The conversion of power plants doesn’t affect these costs. “Our plan to convert Bridger Plant 1 and 2 by 2024 has some costs associated with that, but that’s not what is driving this cost. It’s the past increased costs of natural gas and fuel and because we operate power plants in all six states, we have three large natural power plants (two in Utah and one in Washington) which have experienced a significant increase in cost to use.”

Eskelsen mentioned that it’s not just Wyoming that these applications have been sent through, but also the others that they service. “Each state in this country regulates its own power through state commissions.

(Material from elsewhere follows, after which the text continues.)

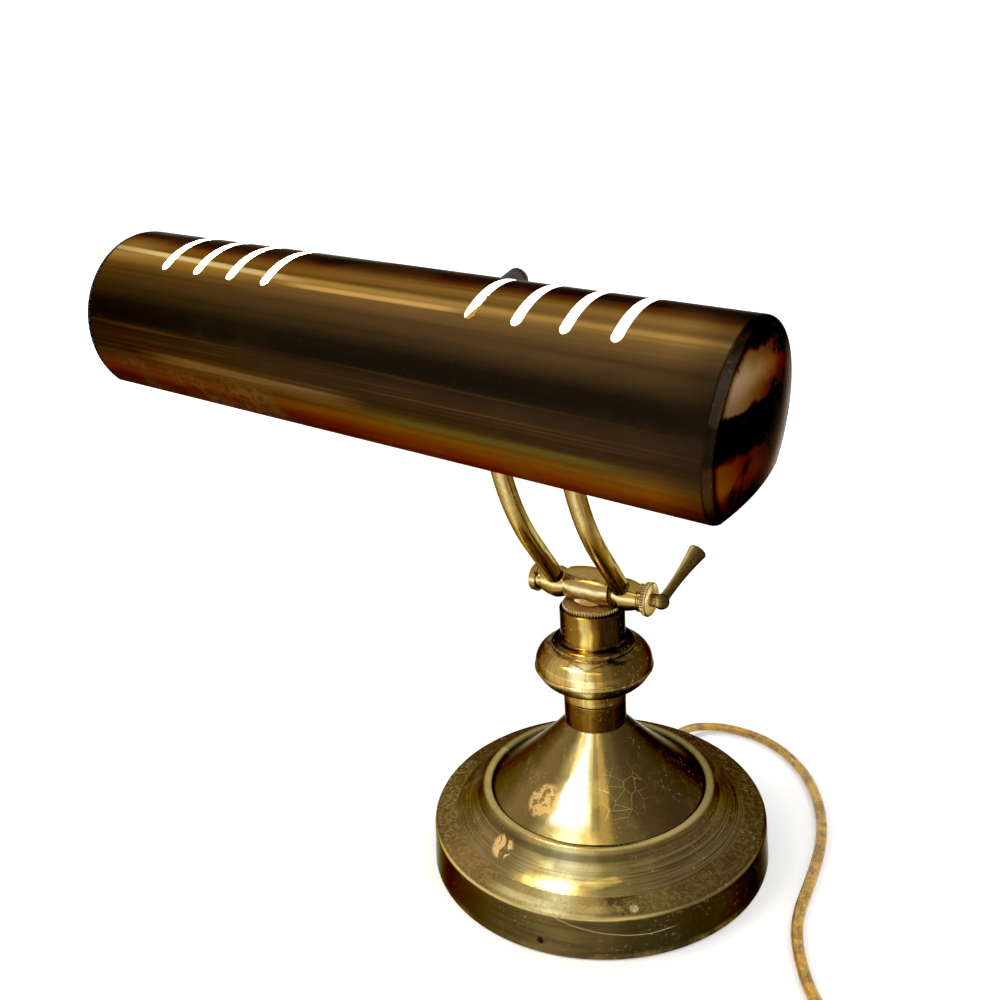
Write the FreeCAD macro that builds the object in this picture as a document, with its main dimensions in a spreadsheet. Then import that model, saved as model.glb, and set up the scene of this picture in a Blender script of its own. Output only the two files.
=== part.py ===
"""Piano lamp: weighted round base, turned neck, locking knuckle, two swan-neck arms and a tubular shade.

Frame: millimetres, +Z up, origin at the centre of the felt under the base. +X runs along the shade and
the knuckle's pivot, towards the clamp lever. -Y is the front, the side on which the shade reaches out.
"""
import FreeCAD, Part
import Sketcher
import math
import os
import re

V = FreeCAD.Vector
X_AXIS = V(1, 0, 0)
Y_AXIS = V(0, 1, 0)
Z_AXIS = V(0, 0, 1)

doc = FreeCAD.newDocument("PianoLamp")
sheet = doc.addObject("Spreadsheet::Sheet", "Dims")

# ---------------------------------------------------------------- driving dimensions (mm and degrees)
DIMENSIONS = [
    # base
    ("base_radius", 87.0), ("wall_lean", 1.2), ("rim_inset", 2.6), ("rim_height", 22.8),
    ("rim_drop", 3.8), ("rim_round", 5.0), ("step_width", 10.0), ("step_rise", 1.6),
    ("cove_round", 34.0), ("bead_inset", 17.3), ("bead_half_width", 2.8), ("bead_rise", 13.9),
    ("bead_round", 3.0), ("cone_sweep", 240.0), ("cone_rise", 50.9), ("shell_wall", 1.5),
    ("shell_crown", 2.2), ("shell_foot", 0.5), ("weight_thickness", 9.5), ("weight_gap", 3.9),
    ("pocket_radius", 16.0), ("pocket_cover", 3.5), ("felt_thickness", 2.4), ("felt_inset", 0.6),
    ("cover_thickness", 1.2), ("cover_ledge", 0.8),
    # rod through the stack
    ("rod_radius", 5.0), ("rod_bore", 3.2), ("rod_tail", 0.4), ("rod_engagement", 3.2), ("rod_chamfer", 0.4),
    ("rod_gap", 0.06), ("washer_radius", 13.0), ("washer_thickness", 1.6), ("nut_across_flats", 17.0),
    ("nut_thickness", 4.4),
    # neck stack
    ("neck_radius", 15.6), ("neck_wall", 1.2), ("sleeve_height", 13.7), ("collar_radius", 15.9),
    ("collar_height", 6.7), ("groove_radius", 15.0), ("groove_height", 1.1), ("ball_radius", 28.9),
    ("ball_foot_radius", 17.0), ("ball_lower_height", 10.6), ("ball_lower_round", 12.4),
    ("seam_proud", 0.5), ("seam_height", 1.5), ("ball_upper_height", 10.8), ("ball_upper_round", 9.4),
    ("ball_crown_radius", 20.6), ("ball_wall", 1.2), ("cap_flange", 20.9), ("cap_flange_edge", 0.8),
    ("cap_bead", 17.9), ("cap_bead_height", 2.4), ("cap_bead_round", 3.2), ("cap_cove", 1.6),
    ("cap_cove_height", 1.4), ("cap_radius", 16.1), ("cap_height", 19.8), ("cap_edge", 0.8),
    ("cap_roof", 2.2),
    # knurled lock ring under the knuckle
    ("ring_radius", 14.5), ("ring_height", 2.3), ("ring_chamfer", 0.7), ("ring_teeth", 60),
    ("tooth_depth", 0.45), ("face_gap", 0.12),
    # knuckle
    ("pivot_rise", 6.7), ("barrel_lift", 1.0), ("barrel_half", 12.0), ("barrel_radius", 9.3),
    ("barrel_end_radius", 7.6), ("barrel_lip", 0.4), ("barrel_lip_width", 1.2), ("foot_radius", 8.6),
    ("foot_flare", 9.2), ("foot_flare_height", 1.6), ("foot_waist", 8.0), ("bolt_radius", 2.6),
    ("bolt_gap", 0.05), ("friction_radius", 6.0), ("friction_thickness", 0.7), ("knuckle_length", 13.0),
    ("knuckle_inner_radius", 6.2), ("knuckle_radius", 7.9), ("knuckle_outer_radius", 5.9),
    ("knuckle_belly", 5.1), ("end_cap_length", 7.6), ("end_cap_neck", 5.0), ("end_cap_radius", 7.0),
    ("end_cap_dome", 1.4), ("bolt_cover", 1.2), ("groove_ring_length", 2.9), ("groove_ring_radius", 6.9),
    ("ring_groove_depth", 0.6),
    # clamp nut and lever
    ("clamp_length", 4.3), ("clamp_radius", 8.4), ("clamp_knurl", 2.5), ("clamp_nose_radius", 4.6),
    ("clamp_teeth", 44), ("hub_neck_radius", 3.2), ("hub_neck_length", 1.0), ("hub_radius", 3.8),
    ("lever_length", 32.4), ("lever_root_radius", 2.3), ("lever_end_radius", 4.5), ("lever_tip", 1.3),
    ("lever_tip_flat", 0.8), ("lever_rise", 32.0), ("lever_splay", 12.0),
    # arms
    ("arm_radius", 4.5), ("arm_bore", 3.5), ("arm_start", 3.4), ("arm_lean", 38.6), ("arm_run", 37.5),
    ("arm_low_bend", 131.0), ("arm_riser", 1.7), ("arm_high_bend", 26.0), ("arm_inside", 10.4),
    ("lead_radius", 1.4),
    # shade
    ("shade_radius", 31.75), ("shade_wall", 0.8), ("shade_length", 250.0), ("shade_forward", 129.5),
    ("shade_tip", 5.3),
    ("mouth_front", 228.0), ("mouth_rear", 326.0), ("slot_width", 3.7), ("slot_pitch", 16.5),
    ("slot_first", 42.5), ("slot_reach", 21.5), ("slots_per_side", 4), ("cap_rim_round", 2.4),
    ("cap_skirt", 6.0), ("cap_dome", 3.0), ("cap_sheet", 0.8), ("screw_radius", 1.5), ("screw_length", 2.6),
    # what holds the shade to the arms
    ("ferrule_radius", 6.6), ("ferrule_length", 5.0), ("ferrule_nose", 5.4), ("arm_nut_radius", 7.4),
    ("arm_nut_length", 3.6), ("bracket_sheet", 1.5), ("bracket_width", 18.0), ("bracket_left", 27.0),
    # socket and bulb along the shade's axis
    ("socket_radius", 14.2), ("socket_sheet", 0.5), ("socket_mouth", -8.0), ("socket_length", 38.0),
    ("socket_cap_length", 13.0), ("socket_cap_nose", 7.5), ("nipple_radius", 4.9), ("nipple_bore", 3.4),
    ("nipple_length", 10.0), ("nipple_grip", 4.0), ("nipple_nut_radius", 8.0), ("nipple_nut_length", 2.6),
    ("insert_length", 26.5), ("insert_bore", 12.95), ("insert_lip", 3.0), ("bulb_seat", 2.0),
    ("bulb_base_radius", 12.9), ("bulb_thread_depth", 0.9), ("bulb_thread_pitch", 3.6),
    ("bulb_base_length", 23.0), ("bulb_contact", 4.5), ("bulb_radius", 15.0), ("bulb_length", 112.0),
    ("bulb_neck", 11.6), ("bulb_shoulder", 13.0), ("bulb_wall", 0.7), ("filament_radius", 0.5),
    ("filament_spread", 2.6), ("filament_reach", 78.0), ("bulb_stem_radius", 4.2),
    ("bulb_stem_length", 18.0),
    # switch
    ("switch_place", 21.0), ("switch_angle", 18.0), ("switch_offset", 10.0), ("switch_stem_radius", 1.7),
    ("switch_hole", 2.6),
    ("key_depth", 5.0), ("key_gap", 0.1), ("switch_knob_radius", 4.6), ("switch_tip_radius", 4.2),
    ("switch_knob_length", 16.5), ("switch_knob_gap", 0.6), ("switch_grip", 4.0), ("switch_ribs", 18),
    ("switch_rib_depth", 0.4),
    # cord
    ("cord_radius", 2.8), ("cord_exit_height", 9.0), ("bushing_inner", 5.0), ("bushing_depth", 6.0),
    ("bushing_flange", 6.4), ("bushing_flange_thick", 1.6), ("bushing_root", 5.2), ("bushing_tip", 4.4),
    ("bushing_length", 8.0), ("bushing_gap", 0.2), ("lead_bend", 5.0), ("coil_inner", 20.0),
    ("coil_outer", 43.0), ("coil_height", 8.8), ("coil_round", 3.0), ("coil_x", 196.0), ("coil_y", -112.0),
    ("plug_length", 26.0), ("plug_width", 23.0), ("plug_height", 11.0), ("plug_waist", 9.0),
    ("plug_shoulder", 1.5), ("blade_length", 17.0), ("blade_width", 6.4), ("blade_thickness", 1.5),
    ("blade_spacing", 12.7),
]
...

So each state commission determines what the costs are to serve the customers and it’s their job to ensure rates are fair and reasonable, but also that the company has financial help to continue service to everyone.” Rocky Mountain Power has to justify its reasons for a rate increase and usually, this process takes about 10 months and must be approved by the Wyoming Public Service Commission. If approved, an example of how this could affect Wyoming residents given was that an average home that uses 702 kilowatts hours a month will see a $16.42 increase in their monthly bill.

According to Eskelsen, the Wyoming Public Service Commission in Cheyenne should be holding opportunities for the public to comment, but in the meantime, people can submit comments either through email or mail to the commission.

Summary of information from Rocky Mountain Power

Rocky Mountain Power is actively managing our system to offset these costs and reduce impacts on our customers. The proposed rate increase is lower than the nationwide spike in energy prices because of our continued efforts, including the integration of low-cost renewables in our diverse resource portfolio and our participation in innovative markets with other energy producers that allow us to buy energy at the lowest possible price available. 

While these costs are generally outside the company’s reasonable control, Rocky Mountain Power is taking long-term actions to manage its generation and transmission network, helping to lessen the impact of these rising costs.

  • Additions of renewable energy resources to our generating fleet have been selected from among the least-cost, least-risk options available. Without these wind resources, along with wind repowering projects, rates would have increased by $85.4 million in Wyoming. 
  • The Gateway South transmission line will lessen the effect of these rising costs by allowing the company to use additional capacity from Wyoming energy resources.


In addition to our daily focus on efficient operations and management, we have led the region in the formation of customer cost-saving programs, including the Western Energy Imbalance Market. The WEIM allows utilities across the West to access the lowest-cost energy available, allowing us to capture savings for customers. Since 2014, total WEIM benefits have saved Wyoming customers $75 million. [1]

[1] WEIM benefits help reduce total-company net power costs. Wyoming allocated balance was derived using an estimated 13% which does not represent the actual allocation of any net power cost expense.

Navigating new rate impacts

Our commitment to providing affordable and reliable energy to our customers remains at the forefront of everything we do. Regionally, our peers are facing similar bill pressures. We expect that, due to our focus on operating efficiently, adding cost-effective long-term resources, and participating in innovative markets, we will maintain our position as a low-cost energy provider. We continue to work to provide flexible payment options and offer support for low-income households.

Price increases are affecting electric utilities nationally due to similar economic conditions. Since the company’s last rate review in 2020, the regional average electric utility price index has increased more than 20 percent.

We work diligently to control the costs of providing service to our Wyoming customers. The company has a variety of programs to help customers use energy more efficiently and save money. We also support assistance programs for those who may have difficulty paying their energy bills.


These programs include:

  • Home Energy Reports, to help customers better understand their energy use and pinpoint ways to save.
  • Bill assistance and payment plans are available to customers experiencing financial hardships. Our Customer Service Representatives can help customers apply for assistance through Energy Share of Wyoming and federal programs through the Wyoming Department of Family Services.
  • Cash incentives through the Wattsmart® program to help customers increase their energy efficiency and save money.